> [TO BE DONE]
Reproduce each line exactly, including spacing and punctuation.

> [INPUT MATERIAL]
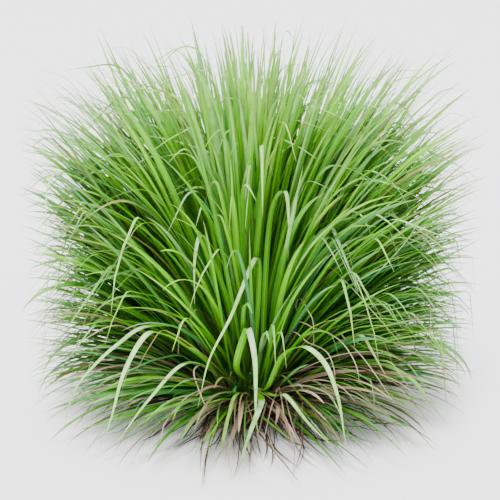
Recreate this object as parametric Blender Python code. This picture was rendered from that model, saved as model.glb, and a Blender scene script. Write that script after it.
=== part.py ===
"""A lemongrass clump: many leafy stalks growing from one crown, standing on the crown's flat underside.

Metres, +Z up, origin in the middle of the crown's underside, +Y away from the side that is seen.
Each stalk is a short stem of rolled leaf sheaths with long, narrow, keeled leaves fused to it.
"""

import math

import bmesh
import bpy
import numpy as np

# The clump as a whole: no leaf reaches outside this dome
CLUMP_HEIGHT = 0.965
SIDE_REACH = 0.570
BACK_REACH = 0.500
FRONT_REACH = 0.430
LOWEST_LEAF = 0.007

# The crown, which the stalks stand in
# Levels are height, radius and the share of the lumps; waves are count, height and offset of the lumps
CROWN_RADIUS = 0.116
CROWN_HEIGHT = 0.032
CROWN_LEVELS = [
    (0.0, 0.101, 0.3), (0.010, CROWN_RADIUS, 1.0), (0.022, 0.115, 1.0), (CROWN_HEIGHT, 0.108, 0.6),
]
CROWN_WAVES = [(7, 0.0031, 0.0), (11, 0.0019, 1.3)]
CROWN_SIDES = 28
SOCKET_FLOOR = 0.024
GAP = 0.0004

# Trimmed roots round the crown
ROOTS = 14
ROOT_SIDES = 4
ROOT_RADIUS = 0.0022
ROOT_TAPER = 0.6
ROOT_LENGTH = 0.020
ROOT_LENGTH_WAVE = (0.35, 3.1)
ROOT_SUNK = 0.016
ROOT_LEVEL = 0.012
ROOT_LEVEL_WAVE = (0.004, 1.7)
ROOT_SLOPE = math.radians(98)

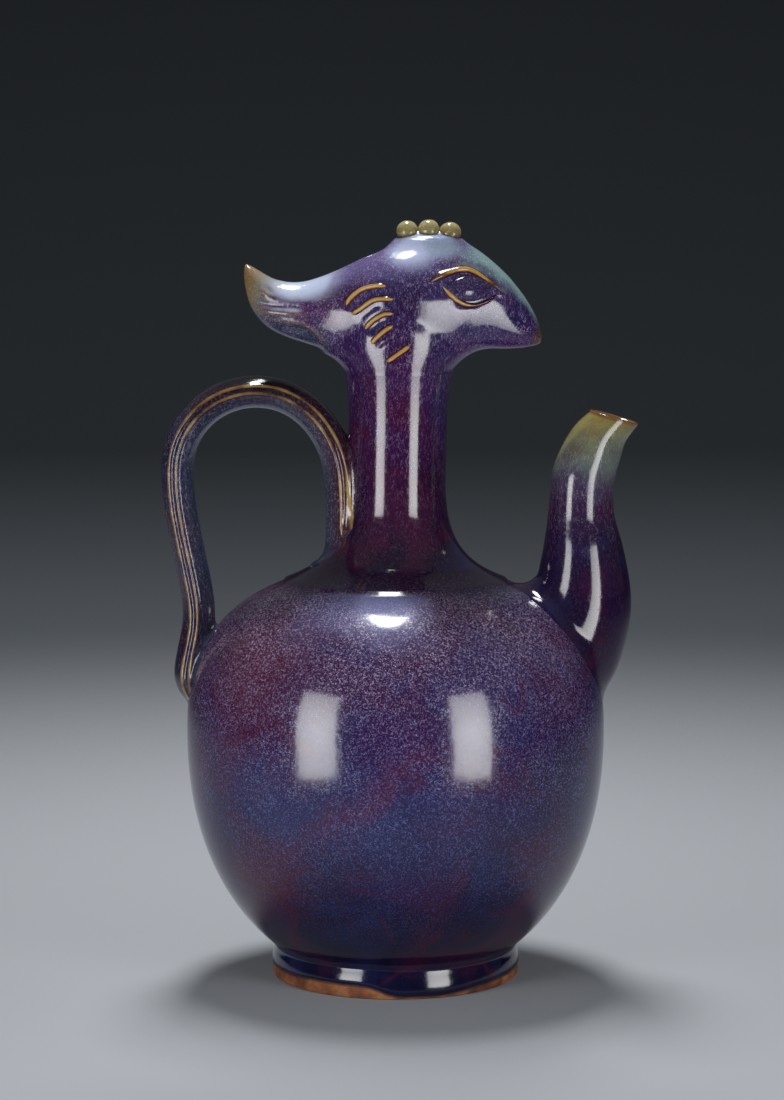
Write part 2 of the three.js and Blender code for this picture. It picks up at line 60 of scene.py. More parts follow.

> [RESULT]
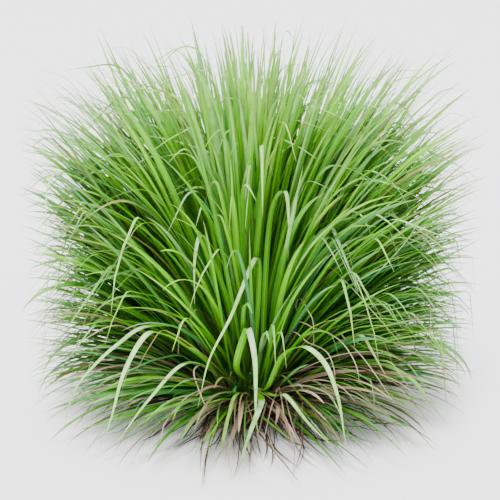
Recreate this object as parametric Blender Python code. This picture was rendered from that model, saved as model.glb, and a Blender scene script. Write that script after it.
=== part.py ===
"""A lemongrass clump: many leafy stalks growing from one crown, standing on the crown's flat underside.

Metres, +Z up, origin in the middle of the crown's underside, +Y away from the side that is seen.
Each stalk is a short stem of rolled leaf sheaths with long, narrow, keeled leaves fused to it.
"""

import math

import bmesh
import bpy
import numpy as np

# The clump as a whole: no leaf reaches outside this dome
CLUMP_HEIGHT = 0.965
SIDE_REACH = 0.570
BACK_REACH = 0.500
FRONT_REACH = 0.430
LOWEST_LEAF = 0.007

# The crown, which the stalks stand in
# Levels are height, radius and the share of the lumps; waves are count, height and offset of the lumps
CROWN_RADIUS = 0.116
CROWN_HEIGHT = 0.032
CROWN_LEVELS = [
    (0.0, 0.101, 0.3), (0.010, CROWN_RADIUS, 1.0), (0.022, 0.115, 1.0), (CROWN_HEIGHT, 0.108, 0.6),
]
CROWN_WAVES = [(7, 0.0031, 0.0), (11, 0.0019, 1.3)]
CROWN_SIDES = 28
SOCKET_FLOOR = 0.024
GAP = 0.0004

# Trimmed roots round the crown
ROOTS = 14
ROOT_SIDES = 4
ROOT_RADIUS = 0.0022
ROOT_TAPER = 0.6
ROOT_LENGTH = 0.020
ROOT_LENGTH_WAVE = (0.35, 3.1)
ROOT_SUNK = 0.016
ROOT_LEVEL = 0.012
ROOT_LEVEL_WAVE = (0.004, 1.7)
ROOT_SLOPE = math.radians(98)

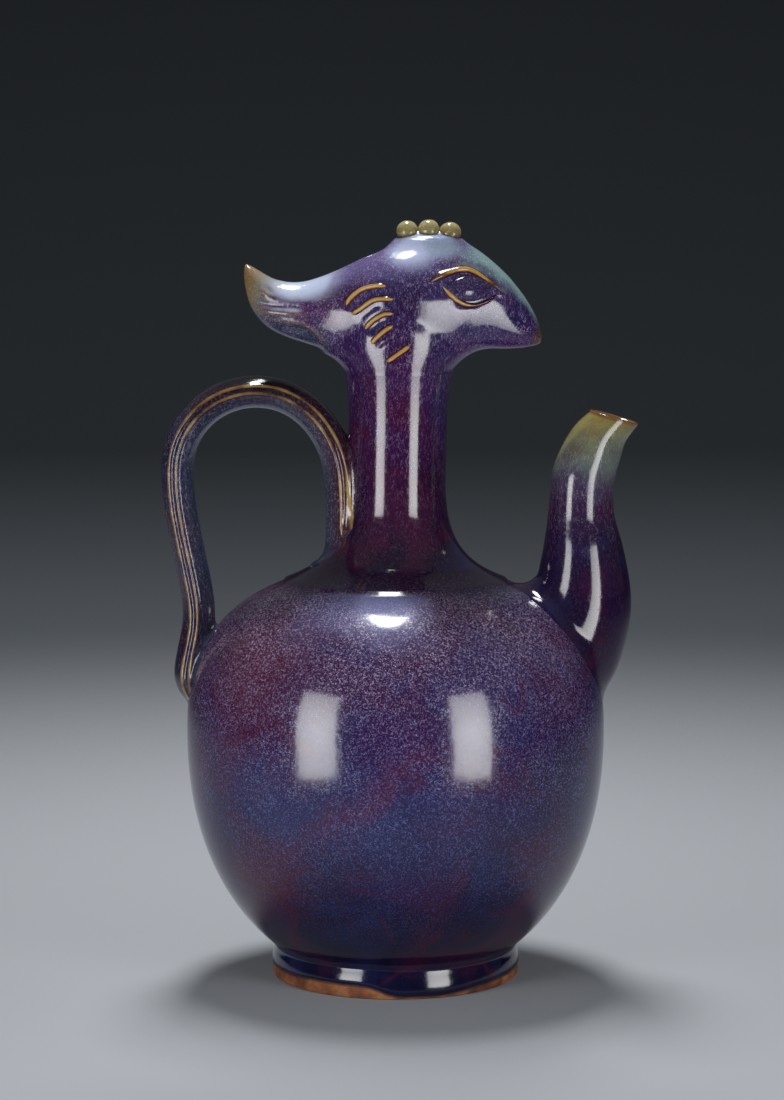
Write part 2 of the three.js and Blender code for this picture. It picks up at line 60 of scene.py. More parts follow.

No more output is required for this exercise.